Additional sink-specific fields (connection strings, credentials, etc.) are included inline per rule — see the individual sink pages for what each datasource type accepts.

`rules.json`¶

rules.json is a drop-in alias for bundle.json. If both files exist, bundle.json takes precedence. Use rules.json if you prefer a shorter name or want to distinguish the manifest from other bundle exports.

my-org/schemas/
├── rules.json     ← identical format to bundle.json
└── *.cue

Tenant configuration¶

Tenants are registered via environment variables on the orchestrator-service and its Celery workers:

SCHEMA_TENANT_ACME_REPO=https://github.com/acme/schemas.git
SCHEMA_TENANT_ACME_BRANCH=main
SCHEMA_TENANT_ACME_TOKEN=ghp_xxx

The tenant ID is derived from the variable name (ACME → acme). Multiple tenants can be registered in the same process:

SCHEMA_TENANT_ACME_REPO=https://github.com/acme/schemas.git
SCHEMA_TENANT_ACME_TOKEN=ghp_xxx

SCHEMA_TENANT_BETA_REPO=https://github.com/beta-corp/schemas.git
SCHEMA_TENANT_BETA_BRANCH=production
SCHEMA_TENANT_BETA_TOKEN=ghp_yyy

Caching and refresh¶

Behaviour	Detail
Clone on first use	Cloned to `SCHEMA_CACHE_DIR` (default `/tmp/schema_registry`)
TTL refresh	Re-fetched after `SCHEMA_TTL_SECONDS` (default 300 s)
Webhook invalidation	A push to the schema repo triggers an immediate re-clone for that tenant
Worker disk fallback	Celery workers read from the shared `SCHEMA_CACHE_DIR` volume without needing their own warm-up
Rule resolution cache	Resolved rules are cached in Redis for 300 s under key `rule:{tenant_id}:{platform}:{datasource}`

To share the clone cache between the API process and workers in Docker Compose or Kubernetes, mount SCHEMA_CACHE_DIR as a shared volume.
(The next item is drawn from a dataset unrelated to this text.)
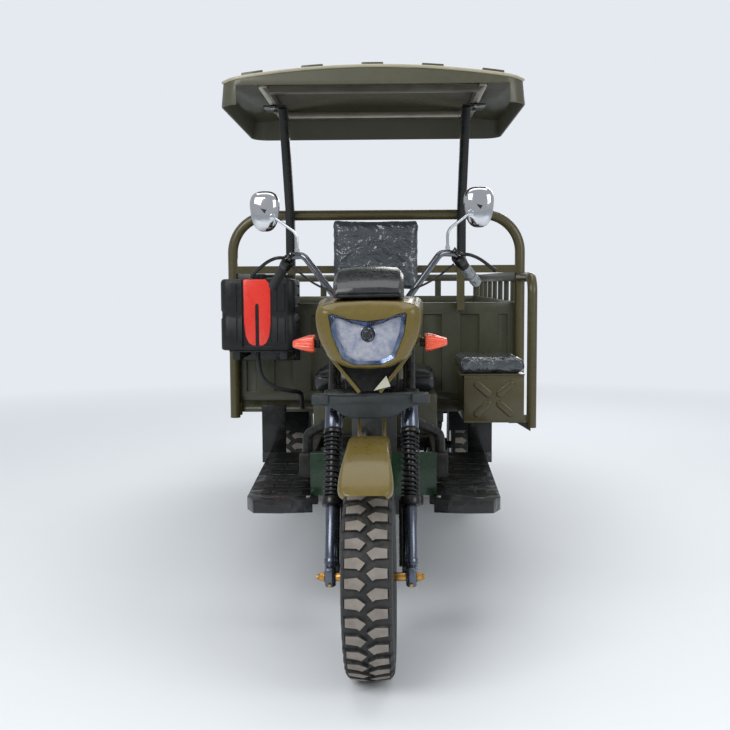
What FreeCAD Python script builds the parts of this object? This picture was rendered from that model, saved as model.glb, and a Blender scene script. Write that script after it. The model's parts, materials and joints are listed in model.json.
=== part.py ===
"""Cargo motor tricycle: one steered front wheel, two driven rear wheels, a driver's saddle under a
canopy, a padded side seat on its tool box, a water tank, and a cargo bed with a drop tailgate.

Millimetres. +Z is up, the vehicle faces -Y, +X is its left side. The origin is on the ground at the
middle of the vehicle's length and width."""

import FreeCAD, Part
import math
import os

V = FreeCAD.Vector
X_AXIS, Y_AXIS, Z_AXIS = V(1, 0, 0), V(0, 1, 0), V(0, 0, 1)

# ---- driving dimensions -------------------------------------------------------------------------
WHEELBASE = 2300.0
WHEEL_RADIUS = 285.0        # all three tyres
TYRE_WIDTH = 140.0
RIM_RADIUS = 165.0
RIM_WIDTH = 92.0
MUDGUARD_SIDE = 18.0        # of the rear mudguards beyond the tyres
MUDGUARD_CLEARANCE = 34.0   # between a leaf spring and the mudguard beside it

RAKE = 27.0                 # steering axis, degrees from vertical
LEG_LAG = 20.0              # fork leg line behind the axle
FORK_OFFSET = 45.0          # steering axis behind the legs, square to it
LEG_SPACING = 232.0         # between the fork legs
REST_STEER = -1.5           # degrees to the left that the steering is parked at

BED_SETBACK = 1250.0        # front face of the bed behind the front axle
BED_LENGTH = 2000.0
BED_HALF_WIDTH = 600.0
BED_FLOOR_Z = 640.0         # top of the floor
BED_WALL_HEIGHT = 400.0     # above the floor
FENCE_HEIGHT = 125.0        # fence above the walls
WALL = 28.0                 # thickness of a wall with its ribs
GATE_CLEARANCE = 6.0        # between the walls' back ends and the closed tailgate

RAIL_SPACING = 440.0        # between the middles of the chassis rails
RAIL_WIDTH = 50.0
RAIL_HEIGHT = 80.0
RAIL_Z = 480.0              # underside of the rails

HOOP_TUBE = 40.0            # diameter of the hoop's tube
HOOP_HALF_WIDTH = 577.0     # to the middle of its posts
HOOP_TOP_Z = 1392.0         # middle of the top bar
HOOP_LOW_BAR_Z = 1175.0
HOOP_FOOT_Z = 575.0
HOOP_CORNER = 150.0
STRUT_X = 340.0

STRUT_SIDE = 34.0           # square section of the canopy's struts

CANOPY_HALF_WIDTH = 512.0
CANOPY_SETBACK = 565.0      # front edge behind the front axle
CANOPY_LENGTH = 835.0
CANOPY_TOP_Z = 1830.0
CANOPY_ARCH = 42.0          # rise of the roof from its sides to its middle
CANOPY_SKIRT = 75.0         # height of its sides
CANOPY_SKIN = 5.0
CANOPY_RIB, CANOPY_RIB_HALF = 20.0, 36.0
CANOPY_RIBS = (-400.0, -200.0, 0.0, 200.0, 400.0)
CANOPY_RAIL_X = 370.0
CANOPY_RAIL = 26.0

FOOTBOARD_Z = 428.0         # top face
FOOTBOARD_SETBACK = 345.0   # front edge behind the front axle
FOOTBOARD_SKIRT = 42.0
UPRIGHT_PLATE = 6.0

SEAT_Z = 800.0              # top of the driver's cushion
SIDE_SEAT_Z = 845.0         # top of the side seat's cushion

GAP = 0.3                   # between pieces that lie face to face on different bodies, and soft ones
FIT = 0.05                  # radial clearance of a running fit

# ---- values worked out from them ----------------------------------------------------------------
FRONT_AXLE_Y = (WHEEL_RADIUS - BED_SETBACK - BED_LENGTH - GATE_CLEARANCE - WALL) / 2
REAR_AXLE_Y = FRONT_AXLE_Y + WHEELBASE
BED_FRONT = FRONT_AXLE_Y + BED_SETBACK
BED_REAR = BED_FRONT + BED_LENGTH
BED_UNDER_Z = RAIL_Z + RAIL_HEIGHT
HOOP_Y = BED_FRONT - HOOP_TUBE / 2
FOOTBOARD_INNER = (RAIL_SPACING - RAIL_WIDTH) / 2 + GAP
FOOTBOARD_FRONT = FRONT_AXLE_Y + FOOTBOARD_SETBACK
FOOTBOARD_REAR = BED_FRONT - UPRIGHT_PLATE
CANOPY_FRONT = FRONT_AXLE_Y + CANOPY_SETBACK
WALL_TOP_Z = BED_FLOOR_Z + BED_WALL_HEIGHT
FENCE_TOP_Z = WALL_TOP_Z + FENCE_HEIGHT
SIN_R, COS_R = math.sin(math.radians(RAKE)), math.cos(math.radians(RAKE))
STEER_DIR = V(0, SIN_R, COS_R)                       # up along the steering axis
STEER_AHEAD = V(0, -COS_R, SIN_R)                    # square to it, towards the front
LEG_BASE = V(0, FRONT_AXLE_Y + LEG_LAG, WHEEL_RADIUS)  # point of the leg line at axle height
STEER_BASE = LEG_BASE - STEER_AHEAD * FORK_OFFSET      # the same distance up the steering axis
SPRING_FROM, SPRING_TO = 228.0, 425.0                # along the legs, from LEG_BASE
CLAMP_LOW, CLAMP_HIGH = 545.0, 800.0                 # middles of the two clamps along the legs
CLAMP_HALF, CLAMP_AHEAD = 14.0, 34.0                 # half thickness, and reach ahead of the legs
STEM_R = 14.0
HEAD_R = 30.0
LEG_TUBE_R = 19.0
SPRING_R = 29.0
BAR_R, BAR_FIT = 11.0, 0.1
RISER = 62.0                                         # of the handlebar above the upper clamp's middle
PERCH_R, PERCH_HALF, PERCH_BACK = 22.0, 19.0, 141.0  # of a lever's perch, the last from the bar's end
CABLE_R, HOSE_R = 3.5, 9.0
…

Relationship to `config.cue`¶

config.cue is the authoritative source for which tenants, platforms, and datasources exist. bundle.json is a worker-side cache of the relevant rules, formatted as flat JSON so workers can resolve rule_config without deserialising the full CUE bundle on every task.

The two should be kept in sync. When you add or change a rule in config.cue, update bundle.json in the schema repo and push — the schema webhook will cause workers to pick up the new rules within seconds.